(Your instructions): Give back the full material, exactly as it reads.

(Given material):

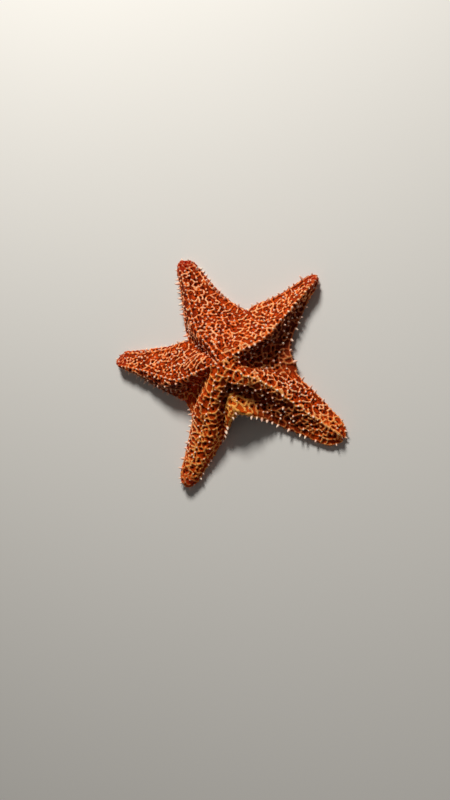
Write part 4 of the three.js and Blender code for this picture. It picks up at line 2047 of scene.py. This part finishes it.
@dataclass(frozen=True)
class Studio:
    """The floor, the lights and the camera, in metres, degrees and watts.

    lean is how far the camera leans off the vertical towards +X and towards +Y. stand_off is its distance
    from the middle of the body, measured along its view, and aside how far the middle lies to the right of
    that view's centre and above it. lens and sensor are in millimetres.
    """

    floor: float = 6.0
    key_azimuth: float = 96.0
    key_height: float = 42.0
    key_distance: float = 1.5
    key_size: float = 0.4
    key_power: float = 23.0
    sky: float = 0.08
    lean: tuple[float, float] = (18.0, -2.0)
    stand_off: float = 0.640
    aside: tuple[float, float] = (0.0074, 0.0345)
    lens: float = 29.25
    sensor: float = 36.0

    def floor_material(self) -> bpy.types.Material:
        """Makes the floor's pale matt finish."""
        bench = Bench.named("studio_floor")
        haze = bench.noise(0.6, 2.0)
        colour = bench.blend(haze, PALETTE.floor, PALETTE.floor_pale)
        return bench.surface(Base_Color=colour, Roughness=0.9, Specular_IOR_Level=0.2)

    def lay_floor(self) -> None:
        """Lays the floor that the sea star rests on."""
        build = bmesh.new()
        bmesh.ops.create_grid(build, x_segments=1, y_segments=1, size=self.floor / 2)
        floor = shown("studio_floor", mesh_from(build, "studio_floor"))
        floor.data.materials.append(self.floor_material())

    def hang_lights(self, middle: Vector) -> None:
        """Hangs the soft key light and lights the room.

        Args:
            middle: What the key light points at.
        """
        azimuth, height = math.radians(self.key_azimuth), math.radians(self.key_height)
        flat = Vector((math.cos(azimuth), math.sin(azimuth), 0.0)) * math.cos(height)
        way = flat + Vector((0.0, 0.0, math.sin(height)))
        lamp = bpy.data.lights.new("key", "AREA")
        lamp.shape = "DISK"
        lamp.size = self.key_size
        lamp.energy = self.key_power
        lamp.color = PALETTE.light[:3]
        key = bpy.data.objects.new("key", lamp)
        key.location = middle + way * self.key_distance
        key.rotation_mode = "QUATERNION"
        key.rotation_quaternion = way.to_track_quat("Z", "Y")
        bpy.context.scene.collection.objects.link(key)

        world = bpy.data.worlds.new("studio")
        world.use_nodes = True
        room = world.node_tree.nodes["Background"]
        room.inputs["Color"].default_value = PALETTE.light
        room.inputs["Strength"].default_value = self.sky
        bpy.context.scene.world = world

    def set_camera(self, middle: Vector) -> None:
        """Stands the camera over the sea star, leaning off the vertical.

        Args:
            middle: The middle of the body, on the floor.
        """
        lean_x, lean_y = (math.radians(lean) for lean in self.lean)
        view = Matrix.Rotation(math.hypot(lean_x, lean_y), 3, Vector((lean_y, -lean_x, 0.0)))
        target = Vector((*self.aside, -self.stand_off))
        axes = view.transposed()
        lens = bpy.data.cameras.new("camera")
        lens.lens = self.lens
        lens.sensor_width = self.sensor
        lens.clip_start = 0.01
        camera = bpy.data.objects.new("camera", lens)
        camera.matrix_world = Matrix.Translation(middle - axes @ target) @ axes.to_4x4()
        bpy.context.scene.collection.objects.link(camera)
        bpy.context.scene.camera = camera

    def build(self, middle: Vector) -> None:
        """Sets up the studio round the sea star."""
        self.lay_floor()
        self.hang_lights(middle)
        self.set_camera(middle)
        bpy.context.scene.view_settings.view_transform = "Standard"


def main() -> None:
    """Builds the sea star and the studio."""
    logging.basicConfig(level=logging.INFO, format="%(message)s")
    low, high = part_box("mouth")
    middle = Vector(((low.x + high.x) / 2, (low.y + high.y) / 2, 0.0))
    Studio().build(middle)

    form = Form(middle)
    form.build()
    net = Net(form)
    plate = SievePlate(form)
    net.ground.take(form.points[plate.vertex()])
    net.build()
    Skin(form, net).build(SkinFinish().material())

    pale = PegFinish("pale_tubercle", PALETTE.bar_pink, PALETTE.cream, PALETTE.pink).material()
    armour = Armour(form, net)
    armour.tubercles(pale)
    armour.keel_spines(pale)
    paler = PegFinish("pale_spine", PALETTE.bar_pink, PALETTE.cream, PALETTE.pink, start=0.0, end=0.45)
    armour.margin_spines(paler.material())
    granule = PegFinish(
        "sole_granule", PALETTE.under, PALETTE.under_pale, PALETTE.cream, start=0.0, end=0.8
    )
    armour.granules(granule.material())
    spines = PegFinish("groove_spine", PALETTE.under, PALETTE.under_pale, PALETTE.cream).material()
    foot = PegFinish(
        "tube_foot", PALETTE.foot, PALETTE.foot_pale, PALETTE.foot, start=0.5, end=0.9, rough=0.3
    )
    Grooves(form).build(spines, foot.material())
    plate.build(SieveFinish().material())
    Mouth(form).build(MouthFinish().material(), spines)


if __name__ == "__main__":
    main()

(Written solution):
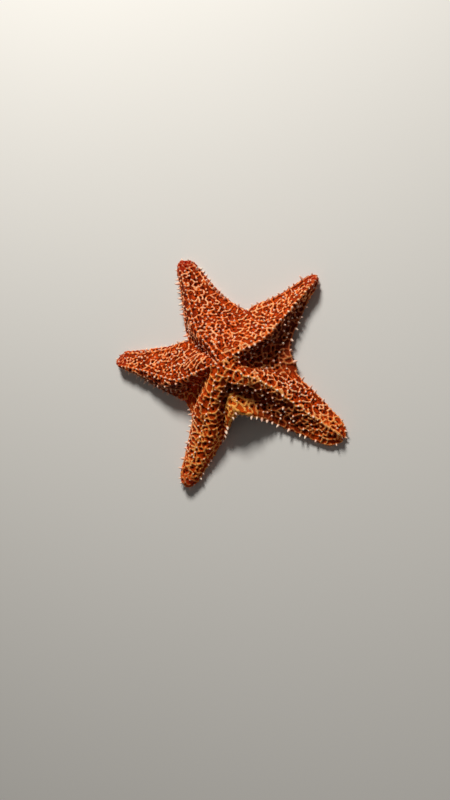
Write part 4 of the three.js and Blender code for this picture. It picks up at line 2047 of scene.py. This part finishes it.
@dataclass(frozen=True)
class Studio:
    """The floor, the lights and the camera, in metres, degrees and watts.

    lean is how far the camera leans off the vertical towards +X and towards +Y. stand_off is its distance
    from the middle of the body, measured along its view, and aside how far the middle lies to the right of
    that view's centre and above it. lens and sensor are in millimetres.
    """

    floor: float = 6.0
    key_azimuth: float = 96.0
    key_height: float = 42.0
    key_distance: float = 1.5
    key_size: float = 0.4
    key_power: float = 23.0
    sky: float = 0.08
    lean: tuple[float, float] = (18.0, -2.0)
    stand_off: float = 0.640
    aside: tuple[float, float] = (0.0074, 0.0345)
    lens: float = 29.25
    sensor: float = 36.0

    def floor_material(self) -> bpy.types.Material:
        """Makes the floor's pale matt finish."""
        bench = Bench.named("studio_floor")
        haze = bench.noise(0.6, 2.0)
        colour = bench.blend(haze, PALETTE.floor, PALETTE.floor_pale)
        return bench.surface(Base_Color=colour, Roughness=0.9, Specular_IOR_Level=0.2)

    def lay_floor(self) -> None:
        """Lays the floor that the sea star rests on."""
        build = bmesh.new()
        bmesh.ops.create_grid(build, x_segments=1, y_segments=1, size=self.floor / 2)
        floor = shown("studio_floor", mesh_from(build, "studio_floor"))
        floor.data.materials.append(self.floor_material())

    def hang_lights(self, middle: Vector) -> None:
        """Hangs the soft key light and lights the room.

        Args:
            middle: What the key light points at.
        """
        azimuth, height = math.radians(self.key_azimuth), math.radians(self.key_height)
        flat = Vector((math.cos(azimuth), math.sin(azimuth), 0.0)) * math.cos(height)
        way = flat + Vector((0.0, 0.0, math.sin(height)))
        lamp = bpy.data.lights.new("key", "AREA")
        lamp.shape = "DISK"
        lamp.size = self.key_size
        lamp.energy = self.key_power
        lamp.color = PALETTE.light[:3]
        key = bpy.data.objects.new("key", lamp)
        key.location = middle + way * self.key_distance
        key.rotation_mode = "QUATERNION"
        key.rotation_quaternion = way.to_track_quat("Z", "Y")
        bpy.context.scene.collection.objects.link(key)

        world = bpy.data.worlds.new("studio")
        world.use_nodes = True
        room = world.node_tree.nodes["Background"]
        room.inputs["Color"].default_value = PALETTE.light
        room.inputs["Strength"].default_value = self.sky
        bpy.context.scene.world = world

    def set_camera(self, middle: Vector) -> None:
        """Stands the camera over the sea star, leaning off the vertical.

        Args:
            middle: The middle of the body, on the floor.
        """
        lean_x, lean_y = (math.radians(lean) for lean in self.lean)
        view = Matrix.Rotation(math.hypot(lean_x, lean_y), 3, Vector((lean_y, -lean_x, 0.0)))
        target = Vector((*self.aside, -self.stand_off))
        axes = view.transposed()
        lens = bpy.data.cameras.new("camera")
        lens.lens = self.lens
        lens.sensor_width = self.sensor
        lens.clip_start = 0.01
        camera = bpy.data.objects.new("camera", lens)
        camera.matrix_world = Matrix.Translation(middle - axes @ target) @ axes.to_4x4()
        bpy.context.scene.collection.objects.link(camera)
        bpy.context.scene.camera = camera

    def build(self, middle: Vector) -> None:
        """Sets up the studio round the sea star."""
        self.lay_floor()
        self.hang_lights(middle)
        self.set_camera(middle)
        bpy.context.scene.view_settings.view_transform = "Standard"


def main() -> None:
    """Builds the sea star and the studio."""
    logging.basicConfig(level=logging.INFO, format="%(message)s")
    low, high = part_box("mouth")
    middle = Vector(((low.x + high.x) / 2, (low.y + high.y) / 2, 0.0))
    Studio().build(middle)

    form = Form(middle)
    form.build()
    net = Net(form)
    plate = SievePlate(form)
    net.ground.take(form.points[plate.vertex()])
    net.build()
    Skin(form, net).build(SkinFinish().material())

    pale = PegFinish("pale_tubercle", PALETTE.bar_pink, PALETTE.cream, PALETTE.pink).material()
    armour = Armour(form, net)
    armour.tubercles(pale)
    armour.keel_spines(pale)
    paler = PegFinish("pale_spine", PALETTE.bar_pink, PALETTE.cream, PALETTE.pink, start=0.0, end=0.45)
    armour.margin_spines(paler.material())
    granule = PegFinish(
        "sole_granule", PALETTE.under, PALETTE.under_pale, PALETTE.cream, start=0.0, end=0.8
    )
    armour.granules(granule.material())
    spines = PegFinish("groove_spine", PALETTE.under, PALETTE.under_pale, PALETTE.cream).material()
    foot = PegFinish(
        "tube_foot", PALETTE.foot, PALETTE.foot_pale, PALETTE.foot, start=0.5, end=0.9, rough=0.3
    )
    Grooves(form).build(spines, foot.material())
    plate.build(SieveFinish().material())
    Mouth(form).build(MouthFinish().material(), spines)


if __name__ == "__main__":
    main()